Irregular supply of materials and a constant tussle between the Left Front government in the state and successive Congress governments at the Centre also added to the delays.
A 3.4 km section of this North-South (N-S) line, also known as Line 1, between Esplanade and Bhowanipore (now known as Netaji Bhawan) was commissioned on 24 October 1984. Another 2.15 km stretch between Dum Dum and Belgachia was commissioned on 12 November 1984.
The Esplanade to Bhowanipore section was extended another 4.24 km to Tollygunge on 29 April 1986. But services on the 2.15 km Dum Dum-Belgachia section were suspended from October 1992 due to paucity of users.
Only after the 1.62 stretch from Belgachia to Shyambazar was ready was service resumed for the entire section from Dum Dum to Shyambazar on 13 August 1994.
The Tollygunge to Esplanade line was extended by 0.71 km to Chandni Chowk on 2 October 1994, and another 0.60 km to Central on 19 February 1995. The Dum Dum to Shyambazar line was also extended another 1.93 km until Girish Park simultaneously.
There remained a 1.80 km gap between Girish Park and Central stations, which was ultimately bridged and services along the entire Dum Dum to Tollygunge stretch could start from 27 September 1995.
It thus took 23 long years since Line 1 (Dum Dum to Tollygunge) was sanctioned for it to become fully operational. This holds the record for the slowest pace of construction of all existing metro lines in the country till date.
Line 1 was extended from Tollygunge (renamed as ‘Mahanayak Uttam Kumar’ by Mamata Banerjee when she was railways minister) to Kavi Nazrul in 2009 and then to Kavi Subhash (New Garia) in 2010. With that, the entire 27 km-long Line 1 covering 24 stations became operational.
In 2010, the Union Railway Ministry under Mamata Banerjee announced five new metro lines for Greater Kolkata:
The construction of the Noapara station with four platforms has been completed. This station will be an interchange one for passengers taking Line 4 (Noapara to Barasat via airport). The Esplanade station will be the interchange for lines 1, 2 and 3 and subways will be constructed to facilitate this interchange.
The Teghoria station will facilitate interchange between the elevated line directly from Salt lake Sector V and Line 6 coming from New Garia and Salt Lake Sector V, via New Town-Rajarhat to the airport.
Construction work for 16.72 km Line 3 (Joka to BBD Bagh) was sanctioned in 2010 at a projected cost of Rs 2,619 crore. But the route has been shortened and will now terminate at Esplanade.
Metro Rail officials told Swarajya that work has been suspended on many stretches since land has not been handed over by the state government. “There are many land acquisition problems and many encroachments that are proving very difficult to remove. These issues need to be resolved by the state government,” said a senior officer.
Work on Line 4 is also progressing at a snail’s pace, again due to land acquisition issues. Encroachments on railway land on some stretches of this proposed route is also proving difficult to remove.
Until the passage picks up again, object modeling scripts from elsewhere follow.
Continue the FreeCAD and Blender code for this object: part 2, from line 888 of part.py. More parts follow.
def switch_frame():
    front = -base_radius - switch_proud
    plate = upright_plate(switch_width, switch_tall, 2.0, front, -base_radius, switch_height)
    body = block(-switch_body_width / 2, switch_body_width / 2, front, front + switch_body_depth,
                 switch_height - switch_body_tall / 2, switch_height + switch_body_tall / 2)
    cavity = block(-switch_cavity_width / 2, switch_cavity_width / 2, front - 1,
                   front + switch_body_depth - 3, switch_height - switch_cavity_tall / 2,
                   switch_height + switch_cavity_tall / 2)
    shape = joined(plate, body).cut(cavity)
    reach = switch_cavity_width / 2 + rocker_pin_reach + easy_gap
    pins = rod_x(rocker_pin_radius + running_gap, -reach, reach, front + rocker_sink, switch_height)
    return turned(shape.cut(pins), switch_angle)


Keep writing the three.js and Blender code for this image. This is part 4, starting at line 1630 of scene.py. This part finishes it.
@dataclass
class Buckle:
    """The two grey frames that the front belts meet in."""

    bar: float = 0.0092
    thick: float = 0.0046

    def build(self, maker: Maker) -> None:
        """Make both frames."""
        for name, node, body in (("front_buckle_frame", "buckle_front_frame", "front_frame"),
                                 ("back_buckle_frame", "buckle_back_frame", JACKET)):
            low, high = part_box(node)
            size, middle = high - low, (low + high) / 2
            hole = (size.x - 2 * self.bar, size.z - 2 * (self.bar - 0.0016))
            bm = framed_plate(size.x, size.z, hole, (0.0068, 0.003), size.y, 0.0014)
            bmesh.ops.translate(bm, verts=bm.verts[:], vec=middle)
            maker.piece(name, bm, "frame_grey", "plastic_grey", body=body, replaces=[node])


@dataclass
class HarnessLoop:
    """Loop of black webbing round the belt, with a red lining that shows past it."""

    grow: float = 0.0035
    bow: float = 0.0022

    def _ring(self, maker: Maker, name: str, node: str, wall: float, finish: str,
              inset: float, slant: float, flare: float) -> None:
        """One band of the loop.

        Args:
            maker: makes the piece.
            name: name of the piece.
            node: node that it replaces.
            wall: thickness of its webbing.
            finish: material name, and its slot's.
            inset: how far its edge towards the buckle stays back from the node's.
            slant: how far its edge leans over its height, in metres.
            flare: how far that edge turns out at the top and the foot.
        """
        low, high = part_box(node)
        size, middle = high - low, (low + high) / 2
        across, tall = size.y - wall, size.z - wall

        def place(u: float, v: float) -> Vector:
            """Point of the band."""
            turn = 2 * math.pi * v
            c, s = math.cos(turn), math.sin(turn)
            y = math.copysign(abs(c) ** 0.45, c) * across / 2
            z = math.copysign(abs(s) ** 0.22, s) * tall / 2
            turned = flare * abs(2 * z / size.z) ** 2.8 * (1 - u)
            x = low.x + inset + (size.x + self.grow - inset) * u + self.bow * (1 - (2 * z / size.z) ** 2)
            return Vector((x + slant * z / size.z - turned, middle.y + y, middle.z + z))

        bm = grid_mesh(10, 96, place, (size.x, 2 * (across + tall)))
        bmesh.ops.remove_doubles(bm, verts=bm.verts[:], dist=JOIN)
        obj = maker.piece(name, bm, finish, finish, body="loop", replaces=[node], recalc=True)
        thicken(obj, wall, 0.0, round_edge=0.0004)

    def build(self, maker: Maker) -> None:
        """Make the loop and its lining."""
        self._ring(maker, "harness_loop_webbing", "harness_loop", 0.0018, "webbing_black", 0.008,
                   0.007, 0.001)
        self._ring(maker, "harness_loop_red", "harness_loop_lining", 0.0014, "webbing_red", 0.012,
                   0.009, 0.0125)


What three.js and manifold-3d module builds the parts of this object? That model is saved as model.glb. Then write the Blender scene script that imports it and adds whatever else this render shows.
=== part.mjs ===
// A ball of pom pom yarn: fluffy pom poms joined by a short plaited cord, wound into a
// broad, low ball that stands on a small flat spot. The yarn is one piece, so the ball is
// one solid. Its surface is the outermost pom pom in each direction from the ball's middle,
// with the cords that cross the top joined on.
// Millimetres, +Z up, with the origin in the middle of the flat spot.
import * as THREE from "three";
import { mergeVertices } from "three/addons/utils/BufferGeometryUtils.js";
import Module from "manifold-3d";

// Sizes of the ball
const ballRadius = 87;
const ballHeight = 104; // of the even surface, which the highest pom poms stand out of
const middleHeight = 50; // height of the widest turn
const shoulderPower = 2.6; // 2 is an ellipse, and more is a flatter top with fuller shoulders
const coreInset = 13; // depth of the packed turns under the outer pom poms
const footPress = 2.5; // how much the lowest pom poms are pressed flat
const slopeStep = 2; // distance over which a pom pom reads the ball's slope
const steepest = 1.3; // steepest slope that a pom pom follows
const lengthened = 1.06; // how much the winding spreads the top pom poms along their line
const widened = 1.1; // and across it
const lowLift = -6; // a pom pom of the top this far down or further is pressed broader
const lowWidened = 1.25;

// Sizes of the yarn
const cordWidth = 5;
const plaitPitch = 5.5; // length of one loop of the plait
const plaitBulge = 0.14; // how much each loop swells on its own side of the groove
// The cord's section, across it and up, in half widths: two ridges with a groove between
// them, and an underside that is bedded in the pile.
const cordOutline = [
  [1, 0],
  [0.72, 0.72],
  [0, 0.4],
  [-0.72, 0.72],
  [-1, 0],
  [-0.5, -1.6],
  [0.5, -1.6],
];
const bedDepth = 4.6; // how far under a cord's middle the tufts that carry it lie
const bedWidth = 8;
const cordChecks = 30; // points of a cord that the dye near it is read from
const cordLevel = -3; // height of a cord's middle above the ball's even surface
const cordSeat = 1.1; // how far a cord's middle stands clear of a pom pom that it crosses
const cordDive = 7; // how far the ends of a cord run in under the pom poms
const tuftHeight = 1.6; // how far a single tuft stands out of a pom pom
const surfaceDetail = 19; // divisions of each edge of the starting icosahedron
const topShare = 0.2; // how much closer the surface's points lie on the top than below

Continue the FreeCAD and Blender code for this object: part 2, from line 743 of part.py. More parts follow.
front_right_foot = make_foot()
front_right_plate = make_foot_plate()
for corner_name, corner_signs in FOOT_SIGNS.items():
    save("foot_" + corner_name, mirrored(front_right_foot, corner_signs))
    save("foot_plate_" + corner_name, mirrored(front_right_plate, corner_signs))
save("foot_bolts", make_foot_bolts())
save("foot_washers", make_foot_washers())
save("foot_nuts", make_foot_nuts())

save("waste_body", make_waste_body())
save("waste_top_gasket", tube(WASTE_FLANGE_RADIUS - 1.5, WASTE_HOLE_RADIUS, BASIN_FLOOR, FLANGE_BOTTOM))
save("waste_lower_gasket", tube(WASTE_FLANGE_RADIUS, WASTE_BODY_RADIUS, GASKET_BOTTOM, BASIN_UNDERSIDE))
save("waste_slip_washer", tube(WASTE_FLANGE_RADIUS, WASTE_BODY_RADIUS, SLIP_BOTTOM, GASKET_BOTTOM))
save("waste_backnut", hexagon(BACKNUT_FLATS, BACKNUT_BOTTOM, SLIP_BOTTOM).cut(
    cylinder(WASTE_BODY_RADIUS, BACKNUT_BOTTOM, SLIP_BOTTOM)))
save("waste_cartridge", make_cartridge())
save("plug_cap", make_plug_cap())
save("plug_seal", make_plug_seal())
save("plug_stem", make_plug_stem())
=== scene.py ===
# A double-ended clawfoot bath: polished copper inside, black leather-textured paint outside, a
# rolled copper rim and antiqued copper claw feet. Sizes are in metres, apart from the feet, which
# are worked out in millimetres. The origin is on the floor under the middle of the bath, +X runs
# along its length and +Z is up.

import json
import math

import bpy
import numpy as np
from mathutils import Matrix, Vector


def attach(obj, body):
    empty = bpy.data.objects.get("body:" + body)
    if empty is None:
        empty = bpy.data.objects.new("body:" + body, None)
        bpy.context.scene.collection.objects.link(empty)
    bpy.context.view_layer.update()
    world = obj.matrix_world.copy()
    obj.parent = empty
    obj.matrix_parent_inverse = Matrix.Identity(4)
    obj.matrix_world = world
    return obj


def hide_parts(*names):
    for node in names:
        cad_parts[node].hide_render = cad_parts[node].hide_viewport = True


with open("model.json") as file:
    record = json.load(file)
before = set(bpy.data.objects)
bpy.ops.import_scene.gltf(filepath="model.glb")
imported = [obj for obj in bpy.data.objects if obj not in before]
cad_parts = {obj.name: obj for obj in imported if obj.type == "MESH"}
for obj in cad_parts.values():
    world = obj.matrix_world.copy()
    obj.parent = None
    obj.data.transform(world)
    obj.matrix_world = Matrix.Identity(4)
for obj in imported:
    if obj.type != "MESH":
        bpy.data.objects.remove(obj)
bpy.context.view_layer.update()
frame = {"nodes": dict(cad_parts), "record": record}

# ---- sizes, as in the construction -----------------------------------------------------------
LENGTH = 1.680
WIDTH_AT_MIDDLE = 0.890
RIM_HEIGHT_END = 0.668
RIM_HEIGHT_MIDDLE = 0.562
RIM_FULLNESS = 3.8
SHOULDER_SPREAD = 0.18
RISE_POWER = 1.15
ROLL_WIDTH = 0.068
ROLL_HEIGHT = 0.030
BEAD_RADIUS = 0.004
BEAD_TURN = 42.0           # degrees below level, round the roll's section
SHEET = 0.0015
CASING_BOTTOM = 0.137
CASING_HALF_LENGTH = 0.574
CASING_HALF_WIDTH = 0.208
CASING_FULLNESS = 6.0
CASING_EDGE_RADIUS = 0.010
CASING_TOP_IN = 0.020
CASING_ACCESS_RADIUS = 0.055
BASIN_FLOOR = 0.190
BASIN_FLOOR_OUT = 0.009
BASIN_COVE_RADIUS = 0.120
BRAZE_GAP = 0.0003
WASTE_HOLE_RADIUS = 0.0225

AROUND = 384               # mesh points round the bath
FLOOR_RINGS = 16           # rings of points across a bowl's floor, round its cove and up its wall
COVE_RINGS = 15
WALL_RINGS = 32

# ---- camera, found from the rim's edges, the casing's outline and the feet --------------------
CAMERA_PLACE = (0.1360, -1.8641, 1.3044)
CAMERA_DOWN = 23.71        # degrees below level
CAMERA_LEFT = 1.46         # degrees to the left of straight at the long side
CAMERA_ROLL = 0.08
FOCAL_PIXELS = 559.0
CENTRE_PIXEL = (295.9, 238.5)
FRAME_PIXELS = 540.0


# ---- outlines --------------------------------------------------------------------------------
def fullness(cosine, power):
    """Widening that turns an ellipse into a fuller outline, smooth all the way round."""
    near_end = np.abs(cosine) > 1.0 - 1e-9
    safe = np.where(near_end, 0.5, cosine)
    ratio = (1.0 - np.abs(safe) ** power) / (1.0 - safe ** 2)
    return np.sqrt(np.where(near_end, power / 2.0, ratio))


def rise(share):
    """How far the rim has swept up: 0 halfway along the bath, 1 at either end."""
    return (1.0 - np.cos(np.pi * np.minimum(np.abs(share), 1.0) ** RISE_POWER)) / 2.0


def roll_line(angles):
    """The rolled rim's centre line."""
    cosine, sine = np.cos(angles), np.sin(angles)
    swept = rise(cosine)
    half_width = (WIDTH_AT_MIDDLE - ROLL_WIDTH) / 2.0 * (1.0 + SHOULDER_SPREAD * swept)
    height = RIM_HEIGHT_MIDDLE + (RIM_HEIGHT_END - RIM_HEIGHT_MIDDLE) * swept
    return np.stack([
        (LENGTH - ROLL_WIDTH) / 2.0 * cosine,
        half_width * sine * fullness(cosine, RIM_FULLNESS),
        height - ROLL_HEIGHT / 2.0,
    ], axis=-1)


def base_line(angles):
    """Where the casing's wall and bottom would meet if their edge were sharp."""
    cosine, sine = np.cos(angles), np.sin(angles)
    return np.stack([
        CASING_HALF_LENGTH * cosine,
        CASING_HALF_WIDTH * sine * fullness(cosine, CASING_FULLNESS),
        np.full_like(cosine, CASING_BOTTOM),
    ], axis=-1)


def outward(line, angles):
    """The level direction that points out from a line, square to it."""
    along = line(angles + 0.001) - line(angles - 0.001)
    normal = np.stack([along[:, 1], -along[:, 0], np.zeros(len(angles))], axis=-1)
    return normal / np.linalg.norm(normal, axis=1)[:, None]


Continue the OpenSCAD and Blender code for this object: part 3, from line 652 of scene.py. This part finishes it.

Earlier, the line was to stretch over 16.876 km from Noapara to Barasat via the airport. But the Airports Authority of India raised objections to the construction of an elevated stretch so close to the airport.
Following this, the route has been drastically curtailed and Line 4 will start from Noapara and terminate at the airport. Line 6 (from New Garia to airport via Salt Lake Sector V will continue until Barasat since it will run underground for a long stretch in the vicinity of the airport.
An existing circular railway link from Dum Dum Cantonment station to the airport, which is inoperational now since it had no passengers, will be integrated with Line 4. This is proving to be a major technical challenge.
Line 4 will now run from Noapara to Dum Dum Cantonment and take a turn towards Jessore Road to terminate at the airport.
Line 5 from Baranagar to Barrackpore was sanctioned in the 2010-2011 Railway Budget and a provision of Rs 2,069 crore was made for it. But the construction could not commence since that would have affected huge underground pipelines along the Barrackpore Trunk Road that supply water to the entire Kolkata city.
Shifting the pipelines is not feasible, and though the project has not been officially abandoned, Metro Rail officials are trying to rework the alignment to make it run along the Kalyani Expressway.
“We are examining the viability of the project if the line is to run along the Kalyani Expressway. Since the areas along this expressway are sparsely habited, a realigned metro link along this road may not get many passengers and may, thus, not be very viable,” said the Metro Rail officer.
Construction works for 32 km-long Line 6 (New Garia to airport via Salt Lake Sector V) is progressing, though at a tardy pace. The construction work was inaugurated by the then Railway Minister Mamata Banerjee on 7 February 2011 and the line was to have been commissioned by 2017.
But shifting of underground utilities, water treatment plants and a power sub-station took a lot of time. Land could not be acquired by the state government and encroachment could not be removed for a long time.
Work on the project, whose cost was initially pegged at Rs 3,951.98 crore, could actually start only in early 2017. The underground station at the airport is nearing completion.
But senior officers of the Rail Vikas Nigam Limited which has been awarded the contract for the line say that no deadline can be given for completing construction of the entire 32 km stretch.
Kolkata Metro’s saga is thus one of interminable delays caused mainly due to seemingly intractable land acquisition issues and problems over removing encroachments, faulty planning, accidents and route realignments.